On Thursday, four Mets pitchers including former Cyclones Bobby Parnell and Dillon Gee, traded in the orange and blue for the colors of the FDNY.  Mike Pelfrey, R.A. Dickey, as well as Parnell and Gee, went through firefighter training at the FDNY facility on Randall’s Island. 

Exercises included making a forcible entry into a simulated burning room, repelling from a five-story building, extinguishing car fires and climbing aerial ladders.

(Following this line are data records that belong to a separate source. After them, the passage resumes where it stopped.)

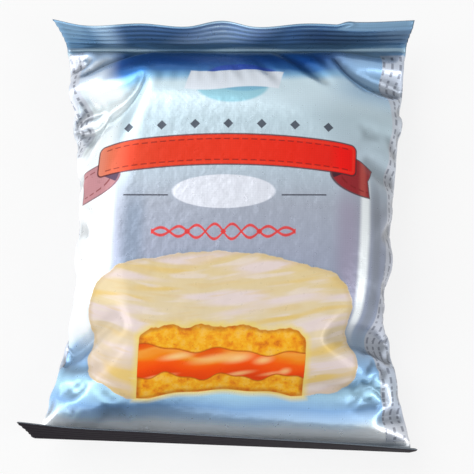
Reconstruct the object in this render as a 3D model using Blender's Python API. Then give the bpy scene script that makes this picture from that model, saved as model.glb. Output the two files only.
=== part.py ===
"""A sealed flow-wrap pack with one round filled cookie in it, lying on its back with its front up.

Metres, +Z up. +X runs across the pack, +Y from its bottom seal to its top seal, and its front faces +Z.
The origin is on the surface that the pack lies on, under the middle of the pack's box.

The film is one tube. Its front and back are one closed skin around the cookie, pressed together and
crimped at both ends, and its long back seam is folded flat against the back. The pack is shut, so it
is one solid.
"""

import bmesh
import bpy
import numpy as np

MM = 0.001

# The cookie that fills the pack, and the film over it
THICKNESS = 24.0 * MM  # from the back film to the front film, over the cookie
COOKIE_Y = 4.5 * MM  # the cookie sits nearer to the top seal
PLATEAU_RADIUS = 29.0 * MM  # the flat of the film over the cookie, inside its rounded rim
TOP_ROOT_Y = 45.0 * MM  # where the top seal starts
BOTTOM_ROOT_Y = -49.0 * MM
SLOPE_FOOT_Y = -39.0 * MM  # where the slope below the cookie runs out into flat film
SLOPE_FOOT_CURVE = 5.5  # how fast that foot bends up towards the sides, per metre
MIDDLE_Z = THICKNESS / 2
TOP_ROOT_Z = 11.5 * MM
BOTTOM_ROOT_Z = 9.0 * MM
SLACK = 1.6 * MM  # half the gap left between front and back film, away from the cookie

# The pack's two side lines: (y, half width there), left and right
LEFT_SIDE = ((-49, 46.2), (-42, 43), (-32, 39.4), (-20, 36), (0, 35.7), (17, 35.8), (45, 40.3))
RIGHT_SIDE = ((-49, 41.4), (-38, 39), (-24, 36.4), (-8, 37.4), (14, 39.8), (32, 41.4), (45, 43.2))

# The crimped end seals
SEAL_DEPTH = 10.0 * MM
SEAL_THICKNESS = 0.7 * MM
TOP_FLARE = (3.0 * MM, 1.6 * MM)  # how much wider a seal's two sides are at its cut edge than at its root
BOTTOM_FLARE = (3.0 * MM, 0.6 * MM)
BOTTOM_SLANT = -0.034  # the bottom seal runs aslant: its right end is lower down the pack than its left end
SLANT_FROM_Y = -15.0 * MM
BEND_LENGTH = 2.2 * MM  # the film turns up over this length where a seal starts
CRIMP_PITCH = 1.6 * MM
CRIMP_DEPTH = 0.22 * MM
TOP_LEAN = (67.0, 72.0, 69.0)  # degrees above the surface, at the left end, the middle and the right
BOTTOM_LEAN = (106.0, 96.5, 88.0)
FOLD_START = 0.45  # the top seal's right end is folded over from this share of the half width
FOLD_DEPTH = 3.0 * MM
FOLD_TURN = -66.0  # degrees

# The long seam on the back, folded flat
SEAM_HALF_WIDTH = 5.5 * MM
SEAM_STEP = 0.5 * MM
SEAM_EDGE = 0.25 * MM

# Dents where the film crumples round the cookie: (x, y, half width, half length, heading in degrees, depth)
FRONT_DENTS = (
    (-33.0, 25.0, 3.2, 9.0, 62.0, 2.6),
    (-30.5, 37.5, 2.4, 6.0, -28.0, 1.7),
    (34.5, 18.0, 3.0, 8.0, 118.0, 1.4),
    (33.5, -27.0, 3.0, 8.0, 40.0, 2.4),
    (30.0, -33.0, 2.6, 7.5, -38.0, 1.6),
    (-35.0, -25.5, 3.0, 7.0, 118.0, 2.2),
    (-27.0, -34.5, 3.0, 9.0, 24.0, 1.7),
)
BACK_DENTS = (
    (-31.0, 30.0, 3.0, 8.0, 58.0, 2.0),
    (32.0, 30.0, 3.0, 8.0, 122.0, 2.0),
    (31.0, -27.0, 3.0, 8.0, 45.0, 2.2),
    (-31.5, -27.0, 3.0, 8.0, -48.0, 2.2),
)

SEAL_ROWS = 12
BODY_ROWS = 30
HALF_COLUMNS = 21  # on each side of the pack's middle line

FILM = (0.62, 0.68, 0.76, 1.0)


def ease(share):
    """0 to 1 with a level start and end."""
    share = np.clip(share, 0.0, 1.0)
    return share * share * (3.0 - 2.0 * share)


def line_through(stations, at):
    """A smooth line through (y, value) stations in millimetres, read at y in metres."""
    places, values = (np.array(column) * MM for column in zip(*stations))
    slopes = np.gradient(values, places)
    span = np.clip(np.searchsorted(places, at) - 1, 0, len(places) - 2)
    length = places[span + 1] - places[span]
    share = np.clip((at - places[span]) / length, 0.0, 1.0)
    rise = values[span + 1] - values[span]
    start = slopes[span] * length
    end = slopes[span + 1] * length
    bend = 3 * rise - 2 * start - end
    return values[span] + share * (start + share * (bend + share * (start + end - 2 * rise)))


def side_lines(y):
    return -line_through(LEFT_SIDE, y), line_through(RIGHT_SIDE, y)


def cookie_edge(x):
    """Half the length of the flat over the cookie, at x, run out smoothly at its sides."""
    inside = np.maximum(PLATEAU_RADIUS**2 - x * x, 0.0)
    return np.sqrt(inside + (3.0 * MM) ** 2)


def fullness(x, y):
    """How far the film stands off the pack's middle plane, from 0 in the seals to 1 over the cookie."""
    above = y - COOKIE_Y - cookie_edge(x)
    below = COOKIE_Y - cookie_edge(x) - y
    top_run = TOP_ROOT_Y - COOKIE_Y - cookie_edge(x)
    foot = np.maximum(SLOPE_FOOT_Y + SLOPE_FOOT_CURVE * x * x, BOTTOM_ROOT_Y)
    bottom_run = COOKIE_Y - cookie_edge(x) - foot
    top = np.clip(above / top_run, 0.0, 1.0)
    bottom = np.clip(below / bottom_run, 0.0, 1.0)
    return (1.0 - top**1.35) * (1.0 - ease(bottom) ** 0.9)


def side_rounding(x, y):
    """The roundness of the pack's sides: 1 in the middle, and 0 at the side line."""
    left, right = side_lines(y)
    across = np.clip((2 * x - left - right) / (right - left), -1.0, 1.0)
    near_end = ease((np.abs(y - COOKIE_Y) - 18.0 * MM) / (26.0 * MM))
    power = 4.6 - 2.2 * near_end
    return (1.0 - np.abs(across) ** power) ** (1.0 / power)


def dents(places, x, y):
    """How deep the film's crumples are at (x, y)."""
    depth = np.zeros_like(x)
    for middle_x, middle_y, width, length, heading, deepest in places:
        turn = np.radians(heading)
        from_x, from_y = x - middle_x * MM, y - middle_y * MM
        along = (from_x * np.cos(turn) + from_y * np.sin(turn)) / (length * MM)
        across = (from_y * np.cos(turn) - from_x * np.sin(turn)) / (width * MM)
        depth += deepest * MM * np.exp(-along * along) / (1.0 + across * across) ** 2
    return depth


def film_height(x, y, places):
    """Half the pack's thickness at (x, y)."""
    rounding = side_rounding(x, y)
    full = fullness(x, y)
    slack = SLACK * ease((TOP_ROOT_Y - y) / (8.0 * MM)) * ease((y - BOTTOM_ROOT_Y) / (8.0 * MM))
    height = SEAL_THICKNESS / 2 + (slack + (MIDDLE_Z - slack - SEAL_THICKNESS / 2) * full) * rounding
    shallow = np.minimum(dents(places, x, y), 0.55 * np.maximum(height - SEAL_THICKNESS / 2, 0.0))
    return height - shallow


def middle_height(x, y):
    """The height of the pack's middle plane, which falls towards each seal past the cookie."""
    end = np.where(y > COOKIE_Y, TOP_ROOT_Z, BOTTOM_ROOT_Z)
    return MIDDLE_Z + (end - MIDDLE_Z) * (1.0 - fullness(x, y))


def seam(x):
    """1 under the folded seam of the back, 0 beside it."""
    return np.clip((SEAM_HALF_WIDTH + SEAM_EDGE - np.abs(x)) / SEAM_EDGE, 0.0, 1.0)


def columns():
    """Shares of the half width, from -1 at the left side line to 1 at the right one, close at the sides."""
    share = np.sin(np.linspace(0.0, np.pi / 2, HALF_COLUMNS + 1)[1:])
    seam_edges = np.array([SEAM_HALF_WIDTH, SEAM_HALF_WIDTH + SEAM_EDGE])
    return share, seam_edges


def across(left, right):
    """X of every column between two side lines. The seam's edges keep their place in every row."""
    share, edges = columns()
    half = []
    for side in (-left, right):
        places = np.sort(np.append(share * side, edges))
        half.append(places)
    return np.concatenate([-half[0][::-1], [0.0], half[1]])


def body_row(y):
    left, right = side_lines(np.array([y]))
    x = across(left[0], right[0])
    ys = np.full_like(x, y)
    middle = middle_height(x, ys)
    front = middle + film_height(x, ys, FRONT_DENTS)
    back = middle - film_height(x, ys, BACK_DENTS) - SEAM_STEP * seam(x)
    slanted = ys + BOTTOM_SLANT * x * ease((SLANT_FROM_Y - y) / (SLANT_FROM_Y - BOTTOM_ROOT_Y))
    return np.stack([x, slanted, front], axis=1), np.stack([x, slanted, back], axis=1)


def seal_row(reach, root_y, root_z, outwards, lean, flares, slant):
    """One row of an end seal, reach metres from its root. outwards is 1 at the top and -1 at the bottom."""
    left, right = side_lines(np.array([root_y]))
    widening = (reach / SEAL_DEPTH) ** 1.5
    x = across(left[0] - flares[0] * widening, right[0] + flares[1] * widening)
    share = x / right[0]
    final = np.radians(np.interp(share, (-1.0, 0.0, 1.0), lean))
    steps = np.linspace(0.0, reach, 25)
    turn = final[None, :] * ease(steps / BEND_LENGTH)[:, None]
    if outwards > 0:
        folded = ease((share - FOLD_START) / 0.1) * np.radians(FOLD_TURN)
        past = ease((steps - SEAL_DEPTH + FOLD_DEPTH) / (0.8 * MM))
        turn = turn + folded[None, :] * past[:, None]
    step = reach / (len(steps) - 1)
    along = (np.cos(turn[1:]) + np.cos(turn[:-1])).sum(axis=0) * step / 2
    up = (np.sin(turn[1:]) + np.sin(turn[:-1])).sum(axis=0) * step / 2
    end = turn[-1]
    ridge = CRIMP_DEPTH * np.cos(2 * np.pi * reach / CRIMP_PITCH) * ease((reach - BEND_LENGTH / 2) / MM)
    normal_y, normal_z = -outwards * np.sin(end), np.cos(end)
    rows = []
    for offset in (SEAL_THICKNESS / 2 + ridge, -SEAL_THICKNESS / 2 + ridge):
        thick = np.full_like(x, offset)
        thick[[0, -1]] = ridge
        y = root_y + slant * x + outwards * along + thick * normal_y
        rows.append(np.stack([x, y, root_z + up + thick * normal_z], axis=1))
    return rows


def rows():
    """Every (front, back) row of the skin, from the bottom seal's cut edge to the top seal's."""
    reaches = np.linspace(0.0, SEAL_DEPTH, SEAL_ROWS + 1)[1:]
    at_bottom = (BOTTOM_ROOT_Y, BOTTOM_ROOT_Z, -1, BOTTOM_LEAN, BOTTOM_FLARE, BOTTOM_SLANT)
    at_top = (TOP_ROOT_Y, TOP_ROOT_Z, 1, TOP_LEAN, TOP_FLARE, 0.0)
    bottom = [seal_row(reach, *at_bottom) for reach in reaches]
    top = [seal_row(reach, *at_top) for reach in reaches]
    body = [body_row(y) for y in np.linspace(BOTTOM_ROOT_Y, TOP_ROOT_Y, BODY_ROWS)]
    return bottom[::-1] + body + top


def skin_mesh(name):
    """The closed skin: a ring of points for each row, bridged to the next, and capped along the cut edges."""
    skin = bmesh.new()
    rings = []
    for front, back in rows():
        lower = [skin.verts.new(point) for point in back[1:-1]]
        upper = [skin.verts.new(point) for point in front]
        rings.append((upper, [upper[0], *lower, upper[-1]]))
    for (front, back), (next_front, next_back) in zip(rings, rings[1:]):
        for i in range(len(front) - 1):
            skin.faces.new((front[i], front[i + 1], next_front[i + 1], next_front[i]))
            skin.faces.new((back[i + 1], back[i], next_back[i], next_back[i + 1]))
    for front, back in (rings[0], rings[-1]):
        for i in range(len(front) - 1):
            corners = dict.fromkeys((front[i], front[i + 1], back[i + 1], back[i]))
            skin.faces.new(tuple(corners))
    bmesh.ops.recalc_face_normals(skin, faces=skin.faces)
    mesh = bpy.data.meshes.new(name)
    skin.to_mesh(mesh)
    skin.free()
    return mesh


def stand_on_origin(mesh):
    """Moves the mesh so that the middle of the foot of its box is at the origin."""
    points = np.empty(len(mesh.vertices) * 3)
    mesh.vertices.foreach_get("co", points)
    points = points.reshape(-1, 3)
    low, high = points.min(axis=0), points.max(axis=0)
    points -= ((low[0] + high[0]) / 2, (low[1] + high[1]) / 2, low[2])
    mesh.vertices.foreach_set("co", points.ravel())


def film_material():
    made = bpy.data.materials.new("printed metal film")
    made.use_nodes = True
    shader = made.node_tree.nodes["Principled BSDF"]
    shader.inputs["Base Color"].default_value = FILM
    shader.inputs["Metallic"].default_value = 0.6
    shader.inputs["Roughness"].default_value = 0.3
    return made


def build():
    for old in list(bpy.data.objects):
        bpy.data.objects.remove(old)
    mesh = skin_mesh("flow_pack")
    stand_on_origin(mesh)
    mesh.materials.append(film_material())
    mesh.shade_smooth()
    mesh.set_sharp_from_angle(angle=np.radians(40.0))
    pack = bpy.data.objects.new("flow_pack", mesh)
    bpy.context.scene.collection.objects.link(pack)


build()
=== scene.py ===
"""A sealed flow-wrap cookie pack, lying on its back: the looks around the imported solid.

The film is relaxed from its flat size over the cookie inside it, then pressed into facets at its corners.
The print is laid on the flat film, r across it and t along it, both from its middle.
Lengths are in millimetres until a mesh is made.
"""

import math

import bpy
import numpy as np
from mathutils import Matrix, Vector


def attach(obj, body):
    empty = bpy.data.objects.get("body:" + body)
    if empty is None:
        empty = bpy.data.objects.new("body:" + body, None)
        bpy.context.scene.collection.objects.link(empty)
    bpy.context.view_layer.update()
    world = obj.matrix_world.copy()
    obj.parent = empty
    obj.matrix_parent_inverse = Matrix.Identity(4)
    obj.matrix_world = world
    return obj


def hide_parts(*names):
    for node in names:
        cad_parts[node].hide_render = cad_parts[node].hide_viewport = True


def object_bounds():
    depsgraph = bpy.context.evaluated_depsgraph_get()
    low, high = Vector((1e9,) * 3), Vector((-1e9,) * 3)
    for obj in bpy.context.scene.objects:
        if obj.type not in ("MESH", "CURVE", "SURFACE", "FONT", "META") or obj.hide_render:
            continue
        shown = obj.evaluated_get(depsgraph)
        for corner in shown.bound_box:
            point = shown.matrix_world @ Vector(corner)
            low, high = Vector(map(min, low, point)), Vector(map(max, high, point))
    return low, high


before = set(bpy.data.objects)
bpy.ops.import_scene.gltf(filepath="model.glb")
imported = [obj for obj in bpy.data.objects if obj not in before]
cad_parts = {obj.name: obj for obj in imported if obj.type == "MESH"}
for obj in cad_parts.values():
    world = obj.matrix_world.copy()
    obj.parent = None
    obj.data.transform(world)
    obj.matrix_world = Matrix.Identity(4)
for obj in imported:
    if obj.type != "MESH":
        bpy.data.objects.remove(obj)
cad_low, cad_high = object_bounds()

MM = 0.001
ROOT = "root"
NODE = "flow_pack"

# ------------------------------------------------------------------ sizes of the pack

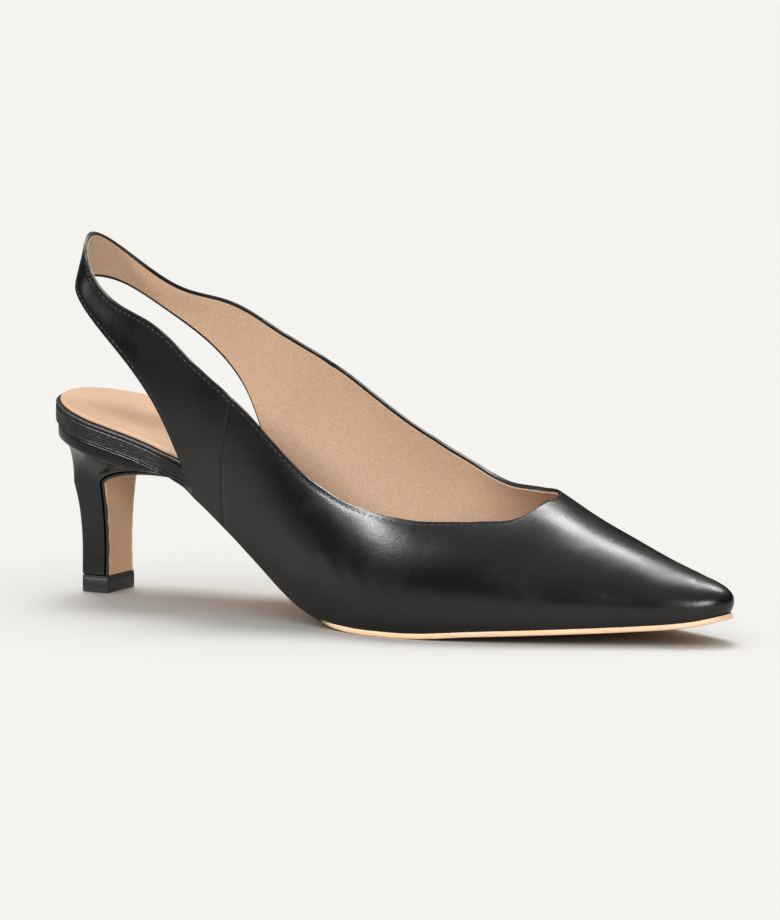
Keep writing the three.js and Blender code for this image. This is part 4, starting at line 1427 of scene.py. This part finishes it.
class PUMP_OT_stage(Operator):
    """Lay the studio floor and set the lights and the camera at the photograph's angle"""
    bl_idname = "pump.stage"
    bl_label = "Studio Stage"

    def execute(self, context):
        settings = context.scene.pump_stage
        mesh = bpy.data.meshes.new("studio_floor")
        bm = bmesh.new()
        bmesh.ops.create_grid(bm, x_segments=40, y_segments=40, size=30)
        bm.to_mesh(mesh)
        bm.free()
        floor = bpy.data.objects.new("studio_floor", mesh)
        context.scene.collection.objects.link(floor)
        floor.data.materials.append(floor_material("Studio floor", settings.floor_color))
        floor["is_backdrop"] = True
        turn, tilt = settings.azimuth, settings.tilt
        right = Vector((math.cos(turn), math.sin(turn), 0))
        level = Vector((-math.sin(turn), math.cos(turn), 0)) * math.cos(tilt)
        ahead = level - Vector((0, 0, math.sin(tilt)))
        up = right.cross(ahead)
        place = right * 0.1115 + up * 0.15364 - ahead * settings.distance
        centre = Vector((0.106, 0.0, 0.050))
        camera = bpy.data.cameras.new("Camera")
        camera.lens = settings.lens
        camera.clip_start = 0.1
        camera.clip_end = 100
        viewer = bpy.data.objects.new("Camera", camera)
        context.scene.collection.objects.link(viewer)
        viewer.location = place
        viewer.rotation_euler = (centre - place).to_track_quat("-Z", "Y").to_euler()
        context.scene.camera = viewer
        shoe = (0.12, 0.0, 0.03)
        add_sun("Overhead light", (-0.25, 0.35, 1.0), 28, settings.overhead)
        softboxes = (
            add_area("Key softbox", (-0.42, -0.95, 0.93), shoe, (0.22, 0.2), settings.key,
                     (0.95, 0.97, 1.0)),
            add_area("Ridge softbox", (0.27, 1.1, 1.5), shoe, (0.6, 0.45), settings.ridge),
            add_area("Toe fill", (1.25, -1.0, 0.4), (0.0, 0.0, 0.03), (0.4, 0.4), settings.fill),
            add_area("Heel softbox", (-1.4, -0.35, 0.9), (0.0, 0.0, 0.05), (0.25, 0.7), settings.heel),
        )
        lit = bpy.data.collections.new("Lit by the softboxes")
        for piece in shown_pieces():
            lit.objects.link(piece)
        for lamp in softboxes:
            lamp.light_linking.receiver_collection = lit
        context.scene.world = studio_air()
        context.scene.view_settings.view_transform = "Standard"
        return {"FINISHED"}


class PUMP_PT_panel(Panel):
    """Sizes and colours of the pump, with a button for each piece"""
    bl_label = "Slingback Pump"
    bl_idname = "PUMP_PT_panel"
    bl_space_type = "VIEW_3D"
    bl_region_type = "UI"
    bl_category = "Pump"

    def draw(self, context):
        layout = self.layout
        scene = context.scene
        for title, settings in (("Upper", scene.pump_upper), ("Sole", scene.pump_sole),
                                ("Heel", scene.pump_heel), ("Stage", scene.pump_stage)):
            box = layout.box()
            box.label(text=title)
            for key in settings.__annotations__:
                box.prop(settings, key)
        for operator in PIECES:
            layout.operator(operator.bl_idname)


SETTINGS = (
    ("pump_upper", PumpUpperSettings),
    ("pump_sole", PumpSoleSettings),
    ("pump_heel", PumpHeelSettings),
    ("pump_stage", PumpStageSettings),
)
PIECES = (
    PUMP_OT_upper,
    PUMP_OT_lining,
    PUMP_OT_stitching,
    PUMP_OT_insole,
    PUMP_OT_sock,
    PUMP_OT_outsole,
    PUMP_OT_heel,
    PUMP_OT_top_piece,
    PUMP_OT_stage,
)


def register():
    """Register the settings, the operators and the panel."""
    for name, group in SETTINGS:
        bpy.utils.register_class(group)
        setattr(bpy.types.Scene, name, PointerProperty(type=group))
    for operator in PIECES:
        bpy.utils.register_class(operator)
    bpy.utils.register_class(PUMP_PT_panel)


def unregister():
    """Remove everything that register adds."""
    bpy.utils.unregister_class(PUMP_PT_panel)
    for operator in reversed(PIECES):
        bpy.utils.unregister_class(operator)
    for name, group in reversed(SETTINGS):
        delattr(bpy.types.Scene, name)
        bpy.utils.unregister_class(group)


def main():
    """Build every piece and the stage."""
    register()
    for operator in PIECES:
        group, name = operator.bl_idname.split(".")
        getattr(getattr(bpy.ops, group), name)()


if __name__ == "__main__":
    main()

For Parnell and Gee, the visit was particularly close to home.  Kevin Gee and Bob Parnell, both the fathers of Mets hurlers, are also both firefighters in their hometowns.  Kevin has been on the job for 28 years in For Worth, Texas and Parnell’s dad is the chief of the fire department in Salisbury, North Carolina.  And today Bob was on hand to witness his son follow in his footsteps.

“Every time we’re in New York, he talks about the training facilities the FDNY has,” said Bobby Parnell, whose 102 MPH fast ball was one of the fastest thrown in the major leagues last year.  “I was a volunteer firefighter going through high school and stuff.  If I wasn’t playing baseball, that’s probably where I’d be.  It means a lot.  It really does.  I grew up in the first department with him.  I have a lot of friends there.  Even now, my brother just signed up.  I still spend a lot of time there now.  I don’t run out on calls or anything like that, but I just like the camaraderie at the firehouse. 

Dillon Gee has a similar version of Parnell’s story.

“Before I got drafted, I was pretty close to completing the whole process of being a fire man.  I had tested, gotten a physical and done all of that stuff.  When I was near the end of my junior year and not sure if my future was in baseball, going into the fire department was always my plan.”

But the day wasn’t all fun and games for the Mets hurlers.  At the training facility there are reminders to how dangerous the job can be.

“The thing that will stick with me the most were the pull up bars made from the steel at the World Trade Center,” said Gee.  “They told us that almost 350 firefighters died in the attacks on September 11th.  It really kind of put everything in perspective for me.”